Dr. Jones treated plaintiff on a monthly basis beginning November 5, 2004. See Tr. 571-95. On January 20, 2009, Dr. Jones completed a check-the-box form in support of plaintiff's DIB application. Tr. 552. Dr. Jones stated that plaintiff was unable to sustain work due to chronic pain and depression. Id . Dr. Jones attributed plaintiff's disabling condition to a diagnosis of posterior neck and bilateral medial scapula pain, chronic low back pain radiating to plaintiff's knees, and depression. Tr. 551.

The ALJ rejected Dr. Jones's opinion in its entirety because it was inconsistent with the other medical opinion evidence and his own chart notes. Tr. 19. An ALJ "need not accept the opinion of... a treating physician, if that opinion is brief, conclusory, and inadequately supported by clinical findings." Thomas , 278 F.3d at 957. Additionally, an ALJ may "permissibly reject. check-off reports that [do] not contain any explanation of the bases of their conclusions." Crane v. Shalala , 76 F.3d 251, 253 (9th Cir. 1996); see also Holohan v. Massanari , 246 F.3d 1195, 1202 (9th Cir. 2001) ("the regulations give more weight to opinions that are explained than to those that are not").

Here, Dr. Jones's check-off opinion is brief, conclusory, and not accompanied by reference to any objective findings. Tr. 551. The only narrative descriptions are fragmented sentences written in the margins of a questionnaire. Tr. 551-52. Further, as the ALJ found, Dr. Jones's opinion in support of plaintiff's disabled status contradicts his own prior chart notes. Tr. 18, 585, 586-89. For instance, Dr. Jones repeatedly opined that plaintiff was capable of light duty work. Tr. 568, 585-89. Moreover, Dr. Jones' chart notes largely reflect plaintiff's subjective statements; Dr. Jones performed only cursory objective tests on plaintiff, which revealed results within the normal range. Tr. 585-592. Accordingly, Dr. Jones's opinion is inadequately supported by his own chart notes and objective clinical findings.
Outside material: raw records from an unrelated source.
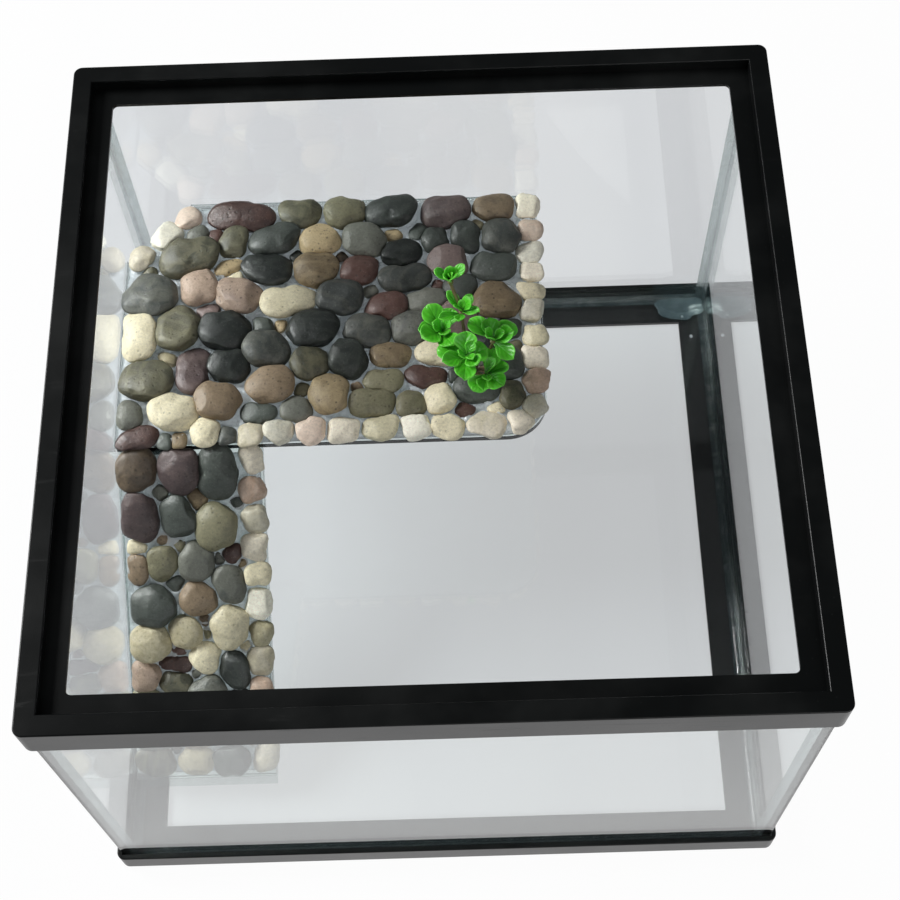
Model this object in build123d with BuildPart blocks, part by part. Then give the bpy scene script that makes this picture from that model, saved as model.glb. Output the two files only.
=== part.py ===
from build123d import *
from dataclasses import dataclass
import math
import os

# Turtle tank: a glass box in two black plastic frames, with a pebbled basking platform,
# a pebbled ramp down to the floor and a small soft plastic plant.
# Millimetres. X to the right, Y to the back, Z up. The origin is the middle of the underside.

# Outer size
tank_width = 400.0
tank_depth = 400.0
tank_height = 270.0

# Glass box
pane = 5.0
bottom_pane_thickness = 5.0
corner_seam_leg = 6.0
base_seam_leg = 5.0
seam_hollow = 1.2

# Frames
frame_wall = 3.0
bond_gap = 0.5
bond_band = 12.0
corner_radius = 5.0
top_skirt_height = 23.0
top_plate = 2.0
step_wall = 2.5
rebate_depth = 7.0
ledge_plate = 2.0
ledge_width = 11.5
aperture_radius = 3.0
edge_round = 0.8
base_height = 18.0
flange_plate = 2.5
flange_reach = 27.0

# Shelf glass
shelf_glass = 5.0
shelf_gap = 0.3
platform_length = 261.0
platform_depth = 171.5
platform_top = 136.0
platform_chamfer = 40.0
platform_corner_radius = 25.0
ramp_width = 87.0
ramp_angle = 35.0
ramp_tuck = 7.0
bead_leg = 3.5
joint_bead_reach = 5.0
bedding = 1.5
bedding_inset = 4.0

# Stones
stone_gap = 0.6
stone_rise = 0.6
stone_tallest = 14.0
stone_crown = 0.6
stone_under = 0.32
edging_inset = 6.5
edging_width = 13.0
edging_roundness = 1.1
arc_roundness = 0.9
settle_rounds = 160
neighbour_rounds = 20
neighbour_reach = 12.0
stone_squeeze = 0.2
most_trim = 0.1
stone_growth = 1.6
filler_step = 2.0
smallest_filler = 5.0
largest_filler = 12.0
most_fillers = 26

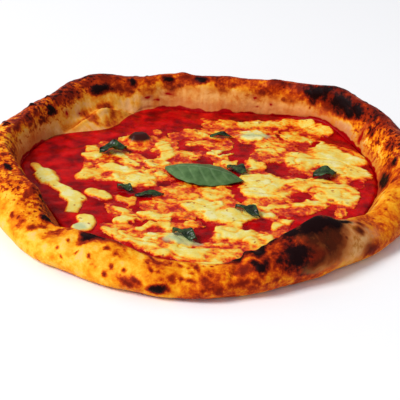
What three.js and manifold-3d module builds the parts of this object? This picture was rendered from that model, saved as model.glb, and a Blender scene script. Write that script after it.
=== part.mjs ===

In sum, the ALJ provided specific and legitimate reasons, supported by substantial evidence, to reject the opinion of Dr. Jones. The ALJ's decision is therefore affirmed in this regard.

III. Step Five Finding

Lastly, plaintiff argues that the testimony provided by the vocational expert in support of his ability to perform "other workn in the national economy was insufficient to meet the Commissioner's burden of proof at step five. Tr. 60-61. Specifically, plaintiff argues that his subjective symptom testimony and Dr. Jones's opinion, if properly credited, support a finding of disability. As discussed above, however, both sources were properly discredited by the ALJ. Because the Court is affirming the ALJ's decision on both of these bases, plaintiff's contingent argument is invalid. See Bayliss v. Barnhart , 427 F.3d 1211, 1217 (9th Cir. 2005). Therefore, the Court finds no error with respect to this issue.


The Commissioner's decision is supported by substantial evidence and based on the proper legal standards, therefore it is AFFIRMED and this case is DISMISSED.